Icing will reduce the pain and swelling. My medical friends have recommended to me that the ice is used for 15-30 minute sessions every 3 or 4 hours for a few days, or until the pain is gone.
#2 Take Painkillers and Anti-Inflammatory Drugs Such as Ibuprofen
Ibuprofen, aspirin, and naproxen can also help to reduce pain and swelling in the short term. These drugs must be handled with care, however, as they can cause side effects. They are also only a short term solution, good for dealing with the pain and discomfort during or after a tennis match, but certainly not to be used indefinitely.
#3 Rest Your Arm
Certainly resting my arm has helped in my experience. It can take weeks, however, and that can be very frustrating, if you are a keen tennis player. Plus once you are well again, you have to spend time re-learning your game and getting your fitness back (without antagonizing your arm/elbow again!)
#4 Buy an Elbow Strap
This reduces the strain on the injured tendons, which both relieves an existing condition and reduces the chances of it occurring, or getting worse.
But there are also plenty of other brands and similar products out there to choose from.
#5 Buy a Flex Bar and Do Exercises
There's been a lot of research on the use of physical exercises to treat tennis elbow in recent years. As a result of the research, there are now hand exercisers that can be bought for a relatively low cost. These can be very effective, in my experience at strengthening the tendons.

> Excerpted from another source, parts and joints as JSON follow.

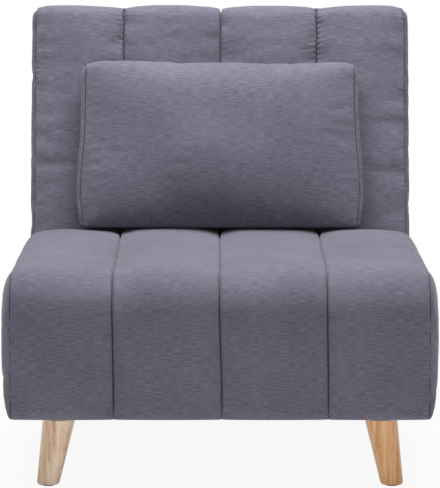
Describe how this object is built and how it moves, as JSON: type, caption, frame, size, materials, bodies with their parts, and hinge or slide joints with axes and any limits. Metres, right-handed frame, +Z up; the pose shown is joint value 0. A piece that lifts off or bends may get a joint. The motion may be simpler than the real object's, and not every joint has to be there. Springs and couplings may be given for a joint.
{
  "type": "convertible chair bed",
  "caption": "Armless upholstered chair with a channelled seat block and back, a lumbar pillow and splayed wooden legs; the back reclines and a head section unfolds to make a single bed.",
  "frame": {"origin": "on the floor, under the middle of the chair's outline seen from above", "axes": "+Z up; +Y from the front of the seat towards the back; +X to the right seen from the front"},
  "size_m": [0.796, 0.9049, 0.8294],
  "materials": {
    "upholstery_fabric": "woven, matte",
    "foam": "cut foam",
    "webbing": "woven elastic",
    "dust_cloth": "felted",
    "pine": "planed, unfinished",
    "plywood": "sanded",
    "leg_wood": "satin lacquer",
    "painted_steel": "satin powder coat",
    "zinc_steel": "zinc plated",
    "rubber": "matte",
    "plastic": "fine grain"
  },
  "bodies": {
    "base": {"seat_cover": "upholstery_fabric", "seat_foam": "foam", "webbing_straps": "webbing", "dust_cloth": "dust_cloth", "timber_rail_left": "pine", "timber_rail_right": "pine", "timber_rail_front": "pine", "timber_rail_rear": "pine", "front_leg_left": "leg_wood", "front_leg_right": "leg_wood", "rear_leg_left": "leg_wood", "rear_leg_right": "leg_wood", "base_rail_left": "painted_steel", "base_rail_right": "painted_steel", "cross_tubes": "painted_steel", "hinge_bracket_left": "painted_steel", "hinge_bracket_right": "painted_steel", "leg_plates": "zinc_steel", "leg_bolts": "zinc_steel", "hinge_pins": "zinc_steel", "hinge_washers": "zinc_steel", "rail_bolts": "zinc_steel", "rail_end_caps": "plastic", "foot_glides": "plastic"},
    "back": {"back_cover": "upholstery_fabric", "back_foam": "foam", "back_board": "plywood", "hinge_arm_left": "painted_steel", "hinge_arm_right": "painted_steel", "arm_bolts": "zinc_steel", "flip_hinge_back_leaves": "zinc_steel", "flip_hinge_pins": "zinc_steel"},
    "head": {"head_cover": "upholstery_fabric", "head_foam": "foam", "head_board": "plywood", "flip_hinge_head_leaves": "zinc_steel", "leg_brackets": "painted_steel", "leg_pins": "zinc_steel"},
    "folding_leg": {"head_leg": "painted_steel", "leg_sleeves": "rubber"},
    "pillow": {"pillow_cover": "upholstery_fabric", "pillow_filling": "foam"}
  },
  "joints": [
    {"name": "back_recline", "type": "hinge", "parent": "base", "child": "back", "pos_m": [0, 0.22041, 0.28632], "axis": [-1, 0, 0], "range_deg": [0, 75]},
    {"name": "head_flip", "type": "hinge", "parent": "back", "child": "head", "pos_m": [0, 0.35275, 0.8099], "axis": [1, 0, 0], "range_deg": [0, 180]},
    {"name": "folding_leg_swing", "type": "hinge", "parent": "head", "child": "folding_leg", "pos_m": [0, 0.2337, 0.36558], "axis": [1, 0, 0], "range_deg": [0, 90]},
    {"name": "pillow_lift", "type": "slide", "parent": "base", "child": "pillow", "axis": [0, 0.2588, 0.9659], "range_m": [0, 0.25]}
  ],
  "couplings": [
    {"joint": "folding_leg_swing", "follows": "head_flip", "ratio": 0.5}
  ]
}
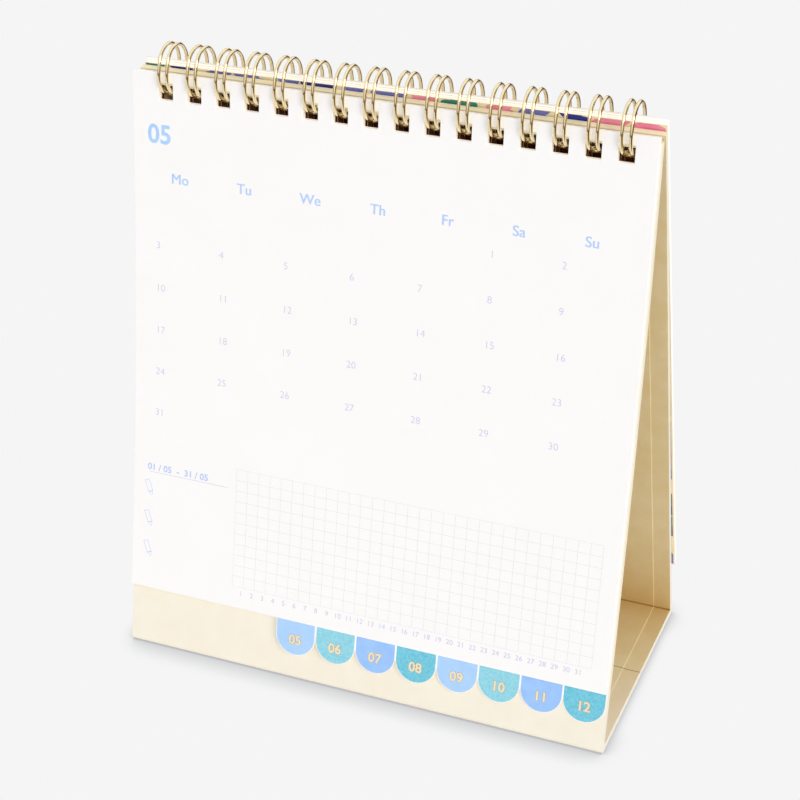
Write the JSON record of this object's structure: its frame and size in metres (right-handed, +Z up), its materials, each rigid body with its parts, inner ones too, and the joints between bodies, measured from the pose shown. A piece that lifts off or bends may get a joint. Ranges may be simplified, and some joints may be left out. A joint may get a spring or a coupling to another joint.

The exercises involve gripping the ends of a rubber tube with both hands, with it held in a verticle position. The tube is twisted, and then held out horizontally, the tube is allowed to resume its untwisted state with your hand still gripping it. (See video below)
I prefer using the Flexbar, but there are also some exercises that you can do without any equipment. Typically, your other hand supplies the resistance needed when exercising to strengthen the tendons in your sore arm. (See video below)
# 6 Surgery
I have no direct experience of surgery and I am reluctant to comment on medical matters, so I really can't go into too much detail on this treatment. If you try the above treatments and your tennis elbow doesn't go away after a period of time, or your symptoms are not those of tennis elbow, then I would certainly recommend that you seek medical advice.
Below are my own personal conclusions that I've formed from experience.
- In the immediate aftermath of a tennis match, I think icing the elbow and using painkillers/anti-inflammatories like ibuprofen can play a role in relieving the pain.
- Buy a flex bar and do the exercises, I was a skeptic, it's hard to believe that the bar can make much differences, but it worked amazingly well for me, and I know others who were equally astounded by the benefits.
- Wear an elbow strap. Not only does it relieve the strain, pain and stress, it can actually prevent tennis elbow developing, or getting worse.
- If all else fails, or your doctor says your condition is something other than tennis elbow and requires intervention, you may need to resort to surgery. Seek medical advice.